TO BE DONE - Write out exactly the lines of the entries below from the one holding "The OpenSCAD and" to the one holding "# the seam.", inclusive, and leave out all other lines.

Entries with model source code

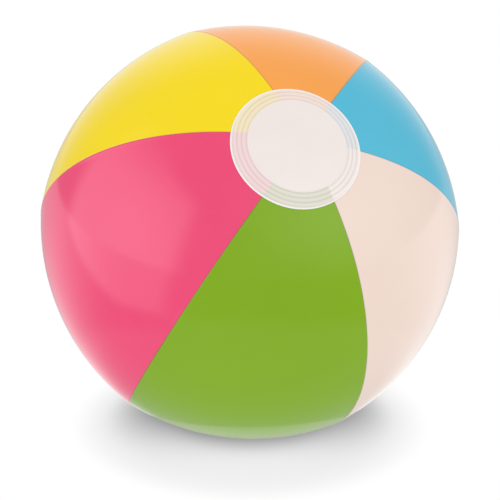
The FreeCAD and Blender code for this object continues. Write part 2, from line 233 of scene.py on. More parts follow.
def make_object(name, points, faces, matrix, sharp=35):
    """Mesh object from points in a local frame; edges sharper than the angle stay sharp."""
    mesh = bpy.data.meshes.new(name)
    mesh.from_pydata([tuple(p) for p in points], [], faces)
    mesh.transform(matrix)
    mesh.update()
    mesh.shade_smooth()
    mesh.set_sharp_from_angle(angle=math.radians(sharp))
    piece = bpy.data.objects.new(name, mesh)
    bpy.context.scene.collection.objects.link(piece)
    return piece


def shell(name, outer, inner, faces, matrix):
    """Closed shell between two skins of the same topology, walled along their open edges."""
    count = len(outer)
    edges = {}
    for face in faces:
        for a, b in zip(face, face[1:] + face[:1]):
            edges[(a, b)] = edges.get((a, b), 0) + 1
    walls = [(b, a, a + count, b + count) for a, b in edges if (b, a) not in edges]
    back = [tuple(reversed([i + count for i in face])) for face in faces]
    return make_object(name, np.concatenate((outer, inner)), list(faces) + back + walls, matrix)


def grid_faces(rows, columns, wrap=False):
    """Quads of a grid of rows times columns points, joined round if wrapped."""
    last = columns if wrap else columns - 1
    return [(r * columns + c, r * columns + (c + 1) % columns,
             (r + 1) * columns + (c + 1) % columns, (r + 1) * columns + c)
            for r in range(rows - 1) for c in range(last)]


def lathe(name, profile, matrix, segments=96, sharp=40):
    """Solid turned about Z from (radius, depth) points; a closed ring unless its ends lie on the axis."""
    closed = profile[0][0] > 0
    angles = np.linspace(0, WHOLE, segments, endpoint=False)
    points, rings = [], []
    for radius, depth in profile:
        if radius == 0:
            rings.append([len(points)])
            points.append((0, 0, depth))
        else:
            rings.append(list(range(len(points), len(points) + segments)))
            points.extend((radius * math.cos(a), radius * math.sin(a), depth) for a in angles)
    pairs = list(zip(rings, rings[1:] + rings[:1])) if closed else list(zip(rings, rings[1:]))
    faces = []
    for one, two in pairs:
        for i in range(segments):
            j = (i + 1) % segments
            if len(one) == 1:
                faces.append((one[0], two[j], two[i]))
            elif len(two) == 1:
                faces.append((one[i], one[j], two[0]))
            else:
                faces.append((one[i], one[j], two[j], two[i]))
    return make_object(name, np.array(points), faces, matrix, sharp)


ARC_STEPS = 4


def rounded(corners, radius):
    """The corners of an outline, each cut by a small arc, as a denser outline."""
    points = [Vector(c) for c in corners]
    result = []
    for i, corner in enumerate(points):
        before = points[i - 1] - corner
        after = points[(i + 1) % len(points)] - corner
        reach = min(radius, before.length / 2.2, after.length / 2.2)
        start = corner + before.normalized() * reach
        end = corner + after.normalized() * reach
        for k in range(ARC_STEPS + 1):
            t = k / ARC_STEPS
            result.append(start * (1 - t) ** 2 + corner * 2 * t * (1 - t) + end * t**2)
    return [(p.x, p.y) for p in result]


# ---------------------------------------------------------------- materials


def material(name, colour, roughness, ior=1.53):
    """Principled material, its nodes and links, ready for detail."""
    made = bpy.data.materials.new(name)
    made.use_nodes = True
    nodes = made.node_tree.nodes
    surface = nodes["Principled BSDF"]
    surface.inputs["Base Color"].default_value = (*colour, 1)
    surface.inputs["Roughness"].default_value = roughness
    surface.inputs["IOR"].default_value = ior
    return made, nodes, made.node_tree.links, surface


def noise(nodes, links, scale, detail=3):
    """Noise texture in object space, in features per metre."""
    place = nodes.new("ShaderNodeTexCoord")
    texture = nodes.new("ShaderNodeTexNoise")
    texture.inputs["Scale"].default_value = scale
    texture.inputs["Detail"].default_value = detail
    links.new(place.outputs["Object"], texture.inputs["Vector"])
    return texture.outputs["Fac"]


def remap(nodes, links, source, start, end, soft=False):
    """A node's number, moved from one range to another and kept inside it."""
    node = nodes.new("ShaderNodeMapRange")
    node.interpolation_type = "SMOOTHSTEP" if soft else "LINEAR"
    node.inputs["From Min"].default_value, node.inputs["From Max"].default_value = start
    node.inputs["To Min"].default_value, node.inputs["To Max"].default_value = end
    links.new(source, node.inputs["Value"])
    return node.outputs["Result"]


def ramp(nodes, links, source, low, high):
    """Noise mapped to a range of plain numbers."""
    return remap(nodes, links, source, (0.3, 0.7), (low, high))


def attribute(nodes, name):
    """The number painted on the vertices under that name."""
    node = nodes.new("ShaderNodeAttribute")
    node.attribute_name = name
    return node.outputs["Fac"]


def blend_colours(nodes, links, factor, first, second):
    """Mix of two colours, each a plain colour or another node's output."""
    mix = nodes.new("ShaderNodeMix")
    mix.data_type = "RGBA"
    links.new(factor, mix.inputs["Factor"])
    for socket, colour in (("A", first), ("B", second)):
        if isinstance(colour, tuple):
            mix.inputs[socket].default_value = (*colour, 1)
        else:
            links.new(colour, mix.inputs[socket])
    return mix.outputs["Result"]


def add_peel(nodes, links, surface, strength=0.05, scale=900):
    """Very fine unevenness of calendered vinyl."""
    bump = nodes.new("ShaderNodeBump")
    bump.inputs["Strength"].default_value = strength
    bump.inputs["Distance"].default_value = 0.1 * MM
    links.new(noise(nodes, links, scale, 2), bump.inputs["Height"])
    links.new(bump.outputs["Normal"], surface.inputs["Normal"])


def vinyl(name, colour, roughness=0.13):
    """Calendered soft vinyl: faint mottling of the pigment, uneven gloss, and painted shade in a thin line
    along each seam's crease.
    """
    made, nodes, links, surface = material(name, colour, roughness)
    deep = tuple(part * 0.93 for part in colour)
    mottling = ramp(nodes, links, noise(nodes, links, 9, 2), 0.0, 0.5)
    mottled = blend_colours(nodes, links, mottling, colour, deep)
    # Painted shade: the film right at each seam's crease is drawn darker, standing in for the crease's
    # shadow.
    line = tuple(part * 0.6 for part in colour)
    crease = remap(nodes, links, attribute(nodes, "seam"), (0.15, 0.55), (0.8, 0.0))
    links.new(blend_colours(nodes, links, crease, mottled, line), surface.inputs["Base Color"])
    links.new(ramp(nodes, links, noise(nodes, links, 60), roughness * 0.8, roughness * 1.25),
              surface.inputs["Roughness"])
    add_peel(nodes, links, surface)
    return made


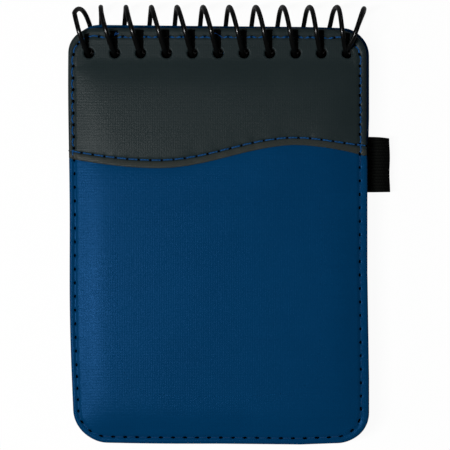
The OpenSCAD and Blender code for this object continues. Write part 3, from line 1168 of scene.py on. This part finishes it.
# %% [markdown]
# ## Stitches
# The seam goes in as needle holes joined by edges. Each edge becomes a point that carries one arched
# length of thread, turned and stretched to fit, and each hole gets a small dark dimple, longest along
# the seam.

# %% Stitch tree
def arched_thread(tree, start):
    """One length of thread, a millimetre long, arched between two needle holes."""
    arch = put(tree, "GeometryNodeCurveQuadraticBezier", None,
               {"Resolution": 7, "Start": (-0.5, 0, -0.25), "End": (0.5, 0, -0.25)})
    crest = put(tree, "ShaderNodeCombineXYZ", None,
                {"Y": start.outputs["Aside"], "Z": start.outputs["Rise"]})
    tree.links.new(crest.outputs[0], arch.inputs["Middle"])
    along = put(tree, "GeometryNodeSplineParameter").outputs["Factor"]
    ring = put(tree, "GeometryNodeCurvePrimitiveCircle", None,
               {"Resolution": 6, "Radius": start.outputs["Thread"]})
    thread = put(tree, "GeometryNodeCurveToMesh", None,
                 {"Curve": marked(tree, arch.outputs[0], "along", along),
                  "Profile Curve": marked(tree, ring.outputs[0], "around", along), "Fill Caps": True})
    return thread.outputs[0]


def threads(tree, start, seam):
    """A length of thread on each edge of the seam, which runs its way and is as long."""
    middles = put(tree, "GeometryNodeMeshToPoints", {"mode": "EDGES"}, {"Mesh": seam})
    span = recalled(tree, "span")
    length = put(tree, "ShaderNodeVectorMath", {"operation": "LENGTH"}, {0: span}).outputs["Value"]
    vary = put(tree, "FunctionNodeRandomValue", {"data_type": "FLOAT"},
               {"Min": 0.93, "Max": 1.05, "Seed": start.outputs["Seed"]}).outputs[1]
    stretch = Field(length) * Field(start.outputs["Share"]) * Field(vary)
    scale = put(tree, "ShaderNodeCombineXYZ", None, {"X": stretch, "Y": 1.0, "Z": 1.0})
    turn = put(tree, "FunctionNodeAlignRotationToVector", {"axis": "X"}, {"Vector": span})
    laid = put(tree, "GeometryNodeInstanceOnPoints", None,
               {"Points": middles.outputs[0], "Instance": arched_thread(tree, start),
                "Rotation": turn.outputs[0], "Scale": scale.outputs[0]})
    return put(tree, "GeometryNodeSetMaterial", None,
               {"Geometry": laid.outputs[0], "Material": start.outputs["Thread finish"]}).outputs[0]


def dimples(tree, start, seam):
    """A dark dimple in each needle hole."""
    holes = put(tree, "GeometryNodeMeshToPoints", {"mode": "VERTICES"},
                {"Mesh": marked(tree, seam, "way", recalled(tree, "span"), "FLOAT_VECTOR")})
    pit = put(tree, "GeometryNodeMeshUVSphere", None,
              {"Segments": 10, "Rings": 4, "Radius": start.outputs["Hole"]})
    turn = put(tree, "FunctionNodeAlignRotationToVector", {"axis": "X"}, {"Vector": recalled(tree, "way")})
    flat = put(tree, "ShaderNodeCombineXYZ", None, {"X": start.outputs["Stretch"], "Y": 1.0, "Z": 0.25})
    laid = put(tree, "GeometryNodeInstanceOnPoints", None,
               {"Points": holes.outputs[0], "Instance": pit.outputs[0], "Rotation": turn.outputs[0],
                "Scale": flat.outputs[0]})
    return put(tree, "GeometryNodeSetMaterial", None,
               {"Geometry": laid.outputs[0], "Material": needle_hole}).outputs[0]


def stitch_tree():
    tree, start, end = group_tree("stitches", {
        "Share": ("NodeSocketFloat", 0.8), "Thread": ("NodeSocketFloat", 0.24),
        "Rise": ("NodeSocketFloat", 0.3), "Seed": ("NodeSocketInt", 7), "Hole": ("NodeSocketFloat", 0.36),
        "Stretch": ("NodeSocketFloat", 1.0), "Aside": ("NodeSocketFloat", 0.0),
        "Thread finish": ("NodeSocketMaterial", None)})
    ends = put(tree, "GeometryNodeInputMeshEdgeVertices")
    span = put(tree, "ShaderNodeVectorMath", {"operation": "SUBTRACT"},
               {0: ends.outputs["Position 2"], 1: ends.outputs["Position 1"]})
    seam = marked(tree, start.outputs["Geometry"], "span", span.outputs[0], "FLOAT_VECTOR", "EDGE")
    both = put(tree, "GeometryNodeJoinGeometry")
    tree.links.new(dimples(tree, start, seam), both.inputs[0])
    tree.links.new(threads(tree, start, seam), both.inputs[0])
    real = put(tree, "GeometryNodeRealizeInstances", None, {"Geometry": both.outputs[0]})
    smooth = put(tree, "GeometryNodeSetShadeSmooth", None, {"Geometry": real.outputs[0]})
    tree.links.new(smooth.outputs[0], end.inputs[0])
    return tree


stitches = stitch_tree()
print("stitch tree of", len(stitches.nodes), "nodes")

# %% [markdown]
# ## Sewing the seams
# Each stretch of seam is a list of needle holes at the height of the leatherette. Stitches on the band
# stand proud and shine. On the blue leatherette the thread is drawn in, and little more than the needle
# holes shows; that thread's finish is darker, painted shade of its groove.

# %% Seams
def open_path(points):
    """A mesh of points joined in a row by edges."""
    mesh = bpy.data.meshes.new("path")
    mesh.from_pydata([tuple(p) for p in points], [(i, i + 1) for i in range(len(points) - 1)], [])
    return mesh


def sewn(stretches):
    """The threads of several stretches as one mesh in the cover's frame: points, faces and finishes."""
    points, faces, finishes, marks = [], [], [], {"along": [], "around": []}
    for path, values in stretches:
        mesh = grown_mesh("seam", open_path(path), stitches, values)
        start = len(points)
        names = [m.name if m else "" for m in mesh.materials]
        points += [tuple(v.co) for v in mesh.vertices]
        for face in mesh.polygons:
            faces.append(tuple(start + v for v in face.vertices))
            finishes.append(names[face.material_index])
        for mark, kept in marks.items():
            kept += [item.value for item in mesh.attributes[mark].data]
        bpy.data.meshes.remove(mesh)
    return points, faces, finishes, marks


def seam_piece(name, stretches, cover, node_name):
    points, faces, finishes, marks = sewn(stretches)
    piece = made_object(name, place(points, cover), faces, blue_thread, flip=cover is back)
    piece.data.materials.append(needle_hole)
    piece.data.materials.append(shaded_sunk_thread)
    order = [material.name for material in piece.data.materials]
    for face, finish in zip(piece.data.polygons, finishes):
        face.material_index = order.index(finish)
    for mark, values in marks.items():
        piece.data.attributes.new(mark, "FLOAT", "POINT").data.foreach_set("value", values)
    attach(piece, cover["body"])
    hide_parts(node_name)
    print(name, len(faces), "faces")
    return piece


def ground(needles, cover):
    """Height of the cover's face at needle holes, above the dimples."""
    x, y = needles.T
    on_band = (cover is front) & (y > wave_y(x))
    return cover_height(x, y, cover, dimples=False) + 0.02 + np.where(on_band, band_t + layer_gap, 0.0)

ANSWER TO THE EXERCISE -
The OpenSCAD and Blender code for this object continues. Write part 3, from line 1168 of scene.py on. This part finishes it.
# %% [markdown]
# ## Stitches
# The seam goes in as needle holes joined by edges. Each edge becomes a point that carries one arched
# length of thread, turned and stretched to fit, and each hole gets a small dark dimple, longest along
# the seam.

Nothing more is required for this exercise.